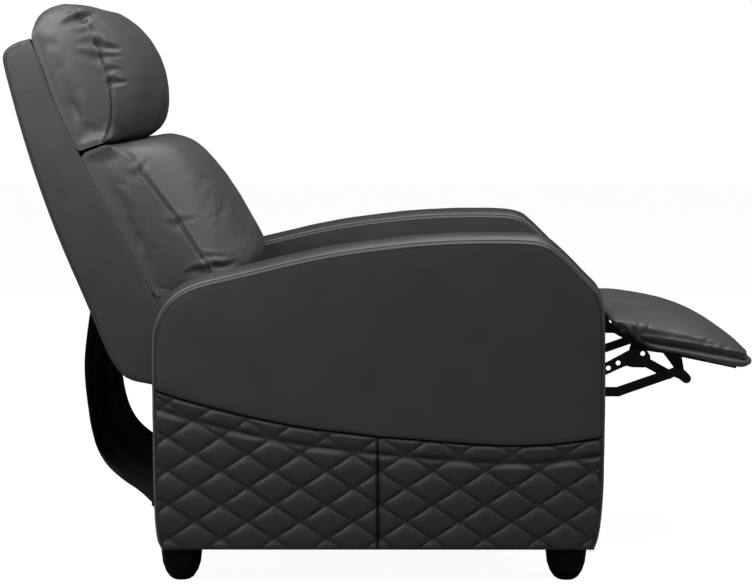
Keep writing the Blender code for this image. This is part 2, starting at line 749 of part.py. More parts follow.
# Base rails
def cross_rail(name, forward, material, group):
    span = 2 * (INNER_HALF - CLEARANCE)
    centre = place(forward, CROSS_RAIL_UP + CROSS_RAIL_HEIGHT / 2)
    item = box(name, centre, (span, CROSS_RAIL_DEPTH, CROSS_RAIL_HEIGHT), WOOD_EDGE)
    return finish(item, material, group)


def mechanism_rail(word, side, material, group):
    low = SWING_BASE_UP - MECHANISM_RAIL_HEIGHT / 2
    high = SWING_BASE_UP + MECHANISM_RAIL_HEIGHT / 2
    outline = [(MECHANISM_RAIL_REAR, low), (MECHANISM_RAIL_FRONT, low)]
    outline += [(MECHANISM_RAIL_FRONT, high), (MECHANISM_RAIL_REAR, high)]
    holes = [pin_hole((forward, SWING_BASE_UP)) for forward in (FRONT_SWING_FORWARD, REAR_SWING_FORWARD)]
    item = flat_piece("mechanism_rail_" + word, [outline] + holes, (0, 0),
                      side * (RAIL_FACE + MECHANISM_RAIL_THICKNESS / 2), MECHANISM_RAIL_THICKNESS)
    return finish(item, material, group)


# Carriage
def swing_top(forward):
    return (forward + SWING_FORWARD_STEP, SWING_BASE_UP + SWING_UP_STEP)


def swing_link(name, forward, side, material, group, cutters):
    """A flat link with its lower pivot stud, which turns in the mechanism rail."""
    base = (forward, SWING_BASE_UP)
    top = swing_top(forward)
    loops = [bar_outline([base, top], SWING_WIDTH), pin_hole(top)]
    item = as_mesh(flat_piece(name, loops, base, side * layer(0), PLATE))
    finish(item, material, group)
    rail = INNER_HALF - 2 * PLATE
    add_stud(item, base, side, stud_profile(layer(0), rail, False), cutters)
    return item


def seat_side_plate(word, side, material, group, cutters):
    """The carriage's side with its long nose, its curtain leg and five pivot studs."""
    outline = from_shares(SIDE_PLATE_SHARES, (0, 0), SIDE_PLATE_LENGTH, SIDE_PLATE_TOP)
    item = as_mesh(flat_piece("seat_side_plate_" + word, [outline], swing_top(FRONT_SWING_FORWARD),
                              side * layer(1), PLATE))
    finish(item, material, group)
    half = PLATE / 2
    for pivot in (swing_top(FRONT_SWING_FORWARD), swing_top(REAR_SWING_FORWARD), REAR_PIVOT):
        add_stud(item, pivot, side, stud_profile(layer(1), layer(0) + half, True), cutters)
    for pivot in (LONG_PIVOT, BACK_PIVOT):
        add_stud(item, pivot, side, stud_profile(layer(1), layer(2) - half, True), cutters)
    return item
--
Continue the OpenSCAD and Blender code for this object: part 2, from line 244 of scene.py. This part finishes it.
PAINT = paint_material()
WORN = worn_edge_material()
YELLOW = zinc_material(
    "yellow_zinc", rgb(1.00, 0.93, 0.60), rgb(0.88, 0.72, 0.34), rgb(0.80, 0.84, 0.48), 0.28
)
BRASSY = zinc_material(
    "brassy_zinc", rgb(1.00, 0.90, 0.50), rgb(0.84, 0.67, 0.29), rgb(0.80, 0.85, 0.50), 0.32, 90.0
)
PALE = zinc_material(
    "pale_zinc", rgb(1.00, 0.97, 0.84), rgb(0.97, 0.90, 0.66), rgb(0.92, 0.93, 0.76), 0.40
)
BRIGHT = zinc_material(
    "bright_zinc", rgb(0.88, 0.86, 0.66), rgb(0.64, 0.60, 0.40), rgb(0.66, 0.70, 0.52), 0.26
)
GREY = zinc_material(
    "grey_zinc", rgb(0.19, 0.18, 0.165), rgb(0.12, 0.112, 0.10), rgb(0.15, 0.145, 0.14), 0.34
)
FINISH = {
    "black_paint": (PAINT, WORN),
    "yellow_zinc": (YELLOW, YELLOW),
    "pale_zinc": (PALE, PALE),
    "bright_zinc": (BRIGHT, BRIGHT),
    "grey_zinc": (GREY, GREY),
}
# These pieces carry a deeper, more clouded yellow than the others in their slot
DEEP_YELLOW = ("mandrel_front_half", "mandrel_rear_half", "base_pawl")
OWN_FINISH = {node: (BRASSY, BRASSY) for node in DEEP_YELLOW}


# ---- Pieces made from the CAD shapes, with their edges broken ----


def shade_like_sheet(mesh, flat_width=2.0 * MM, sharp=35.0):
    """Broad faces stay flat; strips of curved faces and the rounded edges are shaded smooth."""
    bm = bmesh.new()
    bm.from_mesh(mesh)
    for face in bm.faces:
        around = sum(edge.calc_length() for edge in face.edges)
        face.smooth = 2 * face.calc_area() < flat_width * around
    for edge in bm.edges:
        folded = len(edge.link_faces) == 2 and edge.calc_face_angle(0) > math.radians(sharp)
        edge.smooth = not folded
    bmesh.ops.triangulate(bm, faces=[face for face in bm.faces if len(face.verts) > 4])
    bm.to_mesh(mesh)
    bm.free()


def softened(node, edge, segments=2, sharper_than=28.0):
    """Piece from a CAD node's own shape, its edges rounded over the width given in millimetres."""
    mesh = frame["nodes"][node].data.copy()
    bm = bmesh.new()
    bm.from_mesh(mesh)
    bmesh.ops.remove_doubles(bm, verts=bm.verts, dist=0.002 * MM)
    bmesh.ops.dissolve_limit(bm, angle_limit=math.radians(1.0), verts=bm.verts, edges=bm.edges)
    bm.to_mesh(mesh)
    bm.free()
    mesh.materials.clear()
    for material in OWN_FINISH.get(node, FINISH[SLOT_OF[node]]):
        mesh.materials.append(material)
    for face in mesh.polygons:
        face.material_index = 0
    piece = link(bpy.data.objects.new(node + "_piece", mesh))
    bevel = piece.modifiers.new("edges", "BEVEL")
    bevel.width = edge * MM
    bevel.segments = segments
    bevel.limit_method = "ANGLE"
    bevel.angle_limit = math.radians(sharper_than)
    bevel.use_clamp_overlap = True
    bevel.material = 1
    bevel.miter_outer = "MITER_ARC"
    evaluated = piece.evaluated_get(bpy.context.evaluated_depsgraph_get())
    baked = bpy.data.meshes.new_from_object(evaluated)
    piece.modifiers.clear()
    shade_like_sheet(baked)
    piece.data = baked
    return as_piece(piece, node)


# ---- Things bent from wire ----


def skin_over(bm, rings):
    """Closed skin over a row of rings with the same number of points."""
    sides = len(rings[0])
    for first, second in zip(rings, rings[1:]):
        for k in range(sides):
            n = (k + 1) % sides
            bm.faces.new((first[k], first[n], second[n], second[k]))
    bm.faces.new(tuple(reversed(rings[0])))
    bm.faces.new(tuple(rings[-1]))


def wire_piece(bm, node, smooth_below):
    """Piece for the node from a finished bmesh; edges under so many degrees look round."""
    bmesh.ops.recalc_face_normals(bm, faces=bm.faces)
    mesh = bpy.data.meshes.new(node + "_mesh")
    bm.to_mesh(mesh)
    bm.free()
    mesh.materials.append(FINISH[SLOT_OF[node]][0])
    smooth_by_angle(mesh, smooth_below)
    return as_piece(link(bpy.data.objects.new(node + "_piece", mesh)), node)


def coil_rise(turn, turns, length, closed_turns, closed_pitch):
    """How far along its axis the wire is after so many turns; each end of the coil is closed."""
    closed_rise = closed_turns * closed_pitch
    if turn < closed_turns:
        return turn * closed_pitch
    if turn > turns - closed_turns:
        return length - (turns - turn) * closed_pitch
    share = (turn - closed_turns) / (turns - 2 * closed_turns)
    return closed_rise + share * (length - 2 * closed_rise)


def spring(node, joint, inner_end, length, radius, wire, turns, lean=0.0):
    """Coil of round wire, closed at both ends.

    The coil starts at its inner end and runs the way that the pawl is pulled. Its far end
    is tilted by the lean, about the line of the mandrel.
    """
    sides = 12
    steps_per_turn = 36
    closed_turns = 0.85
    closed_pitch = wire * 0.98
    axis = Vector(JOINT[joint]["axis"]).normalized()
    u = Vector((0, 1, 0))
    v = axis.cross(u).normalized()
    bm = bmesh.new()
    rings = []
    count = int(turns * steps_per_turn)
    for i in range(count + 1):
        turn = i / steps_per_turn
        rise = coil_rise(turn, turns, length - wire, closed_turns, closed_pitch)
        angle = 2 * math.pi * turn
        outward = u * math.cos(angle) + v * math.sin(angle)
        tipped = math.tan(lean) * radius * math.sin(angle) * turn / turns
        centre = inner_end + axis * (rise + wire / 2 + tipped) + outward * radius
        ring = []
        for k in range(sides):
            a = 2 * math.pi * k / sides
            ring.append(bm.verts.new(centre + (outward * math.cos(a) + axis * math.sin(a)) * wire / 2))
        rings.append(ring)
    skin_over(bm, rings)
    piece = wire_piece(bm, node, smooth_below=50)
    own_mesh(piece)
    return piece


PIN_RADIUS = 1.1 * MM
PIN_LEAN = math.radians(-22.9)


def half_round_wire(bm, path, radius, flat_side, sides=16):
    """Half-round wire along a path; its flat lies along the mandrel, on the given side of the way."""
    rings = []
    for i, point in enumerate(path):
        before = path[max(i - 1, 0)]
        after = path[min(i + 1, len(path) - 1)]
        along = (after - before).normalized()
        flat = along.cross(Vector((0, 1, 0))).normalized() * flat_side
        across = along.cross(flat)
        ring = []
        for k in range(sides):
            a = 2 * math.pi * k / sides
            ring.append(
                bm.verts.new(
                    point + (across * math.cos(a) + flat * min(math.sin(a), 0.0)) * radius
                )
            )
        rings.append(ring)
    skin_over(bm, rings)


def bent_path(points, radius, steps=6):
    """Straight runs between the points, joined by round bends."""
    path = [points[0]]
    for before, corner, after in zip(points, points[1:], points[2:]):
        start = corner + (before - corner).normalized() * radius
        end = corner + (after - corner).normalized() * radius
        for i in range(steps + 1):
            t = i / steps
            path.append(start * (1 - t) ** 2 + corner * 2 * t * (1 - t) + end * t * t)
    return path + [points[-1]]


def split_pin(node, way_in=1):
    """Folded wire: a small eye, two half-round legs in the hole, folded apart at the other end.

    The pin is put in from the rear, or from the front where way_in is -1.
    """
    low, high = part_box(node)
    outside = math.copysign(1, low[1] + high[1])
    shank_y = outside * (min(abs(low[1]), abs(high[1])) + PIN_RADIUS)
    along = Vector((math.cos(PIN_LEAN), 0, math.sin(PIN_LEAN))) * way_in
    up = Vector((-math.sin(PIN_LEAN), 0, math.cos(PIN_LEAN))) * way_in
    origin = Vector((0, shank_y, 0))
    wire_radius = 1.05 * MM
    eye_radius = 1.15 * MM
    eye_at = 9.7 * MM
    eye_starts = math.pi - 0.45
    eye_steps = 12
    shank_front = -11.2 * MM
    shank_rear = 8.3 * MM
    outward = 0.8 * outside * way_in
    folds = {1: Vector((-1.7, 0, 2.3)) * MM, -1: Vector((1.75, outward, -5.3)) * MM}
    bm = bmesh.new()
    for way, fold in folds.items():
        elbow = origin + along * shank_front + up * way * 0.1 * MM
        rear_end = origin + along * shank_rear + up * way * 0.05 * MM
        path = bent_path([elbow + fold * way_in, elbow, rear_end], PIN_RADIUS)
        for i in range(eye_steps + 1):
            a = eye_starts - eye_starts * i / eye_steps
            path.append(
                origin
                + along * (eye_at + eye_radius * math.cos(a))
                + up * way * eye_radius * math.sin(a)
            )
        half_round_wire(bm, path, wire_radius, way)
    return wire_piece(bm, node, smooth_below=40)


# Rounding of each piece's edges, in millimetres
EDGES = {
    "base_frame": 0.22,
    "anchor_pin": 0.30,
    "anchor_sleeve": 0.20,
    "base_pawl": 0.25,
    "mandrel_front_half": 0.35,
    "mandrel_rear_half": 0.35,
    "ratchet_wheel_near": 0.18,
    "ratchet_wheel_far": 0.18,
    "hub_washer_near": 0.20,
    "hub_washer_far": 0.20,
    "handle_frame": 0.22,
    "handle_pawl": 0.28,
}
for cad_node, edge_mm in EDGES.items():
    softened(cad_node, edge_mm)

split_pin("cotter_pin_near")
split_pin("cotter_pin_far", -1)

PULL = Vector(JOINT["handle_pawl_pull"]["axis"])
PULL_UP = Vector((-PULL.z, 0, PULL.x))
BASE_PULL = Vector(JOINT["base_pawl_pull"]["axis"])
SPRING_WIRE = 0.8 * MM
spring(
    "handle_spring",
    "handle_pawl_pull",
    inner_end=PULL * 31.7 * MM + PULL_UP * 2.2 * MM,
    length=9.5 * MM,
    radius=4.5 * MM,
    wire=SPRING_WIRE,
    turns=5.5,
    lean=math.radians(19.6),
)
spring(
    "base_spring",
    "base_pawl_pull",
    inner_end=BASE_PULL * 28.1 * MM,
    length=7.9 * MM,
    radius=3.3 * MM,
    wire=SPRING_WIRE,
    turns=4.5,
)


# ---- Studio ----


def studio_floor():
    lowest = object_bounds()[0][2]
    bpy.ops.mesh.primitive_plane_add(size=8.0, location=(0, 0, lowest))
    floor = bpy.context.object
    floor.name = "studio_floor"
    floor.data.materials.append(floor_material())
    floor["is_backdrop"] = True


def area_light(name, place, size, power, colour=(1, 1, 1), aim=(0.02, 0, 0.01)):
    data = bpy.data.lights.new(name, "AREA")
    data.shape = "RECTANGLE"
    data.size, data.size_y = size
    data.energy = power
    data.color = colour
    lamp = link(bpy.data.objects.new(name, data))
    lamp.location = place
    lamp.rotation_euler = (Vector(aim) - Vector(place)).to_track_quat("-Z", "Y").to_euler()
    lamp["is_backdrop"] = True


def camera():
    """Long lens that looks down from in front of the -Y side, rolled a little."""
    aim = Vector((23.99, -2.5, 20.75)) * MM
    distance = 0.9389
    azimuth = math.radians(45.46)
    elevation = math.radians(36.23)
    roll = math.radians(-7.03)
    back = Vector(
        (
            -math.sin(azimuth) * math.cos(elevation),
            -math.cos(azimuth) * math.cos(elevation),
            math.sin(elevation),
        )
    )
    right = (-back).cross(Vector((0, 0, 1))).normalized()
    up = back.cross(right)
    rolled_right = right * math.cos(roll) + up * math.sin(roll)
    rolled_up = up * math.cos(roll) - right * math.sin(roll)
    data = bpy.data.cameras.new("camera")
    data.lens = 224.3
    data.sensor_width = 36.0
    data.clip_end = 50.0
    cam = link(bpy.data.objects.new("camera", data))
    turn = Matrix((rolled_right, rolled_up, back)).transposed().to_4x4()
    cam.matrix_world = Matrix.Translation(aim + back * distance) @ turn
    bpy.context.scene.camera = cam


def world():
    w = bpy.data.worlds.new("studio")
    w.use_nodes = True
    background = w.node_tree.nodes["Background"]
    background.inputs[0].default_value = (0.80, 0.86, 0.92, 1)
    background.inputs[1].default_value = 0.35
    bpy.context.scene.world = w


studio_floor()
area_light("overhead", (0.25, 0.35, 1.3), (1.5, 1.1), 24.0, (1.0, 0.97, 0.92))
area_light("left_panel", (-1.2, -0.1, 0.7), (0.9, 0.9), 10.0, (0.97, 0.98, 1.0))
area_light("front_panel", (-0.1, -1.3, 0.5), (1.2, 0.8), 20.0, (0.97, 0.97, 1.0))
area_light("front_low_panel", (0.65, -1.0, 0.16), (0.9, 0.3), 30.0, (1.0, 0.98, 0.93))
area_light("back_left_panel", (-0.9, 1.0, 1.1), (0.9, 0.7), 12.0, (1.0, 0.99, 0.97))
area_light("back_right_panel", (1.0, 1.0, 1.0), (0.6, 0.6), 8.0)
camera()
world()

▶ [The problem]: In the listing, find each line with the string "Blender" and copy it.

▶ [Result for this task]:
Keep writing the Blender code for this image. This is part 2, starting at line 749 of part.py. More parts follow.
Continue the OpenSCAD and Blender code for this object: part 2, from line 244 of scene.py. This part finishes it.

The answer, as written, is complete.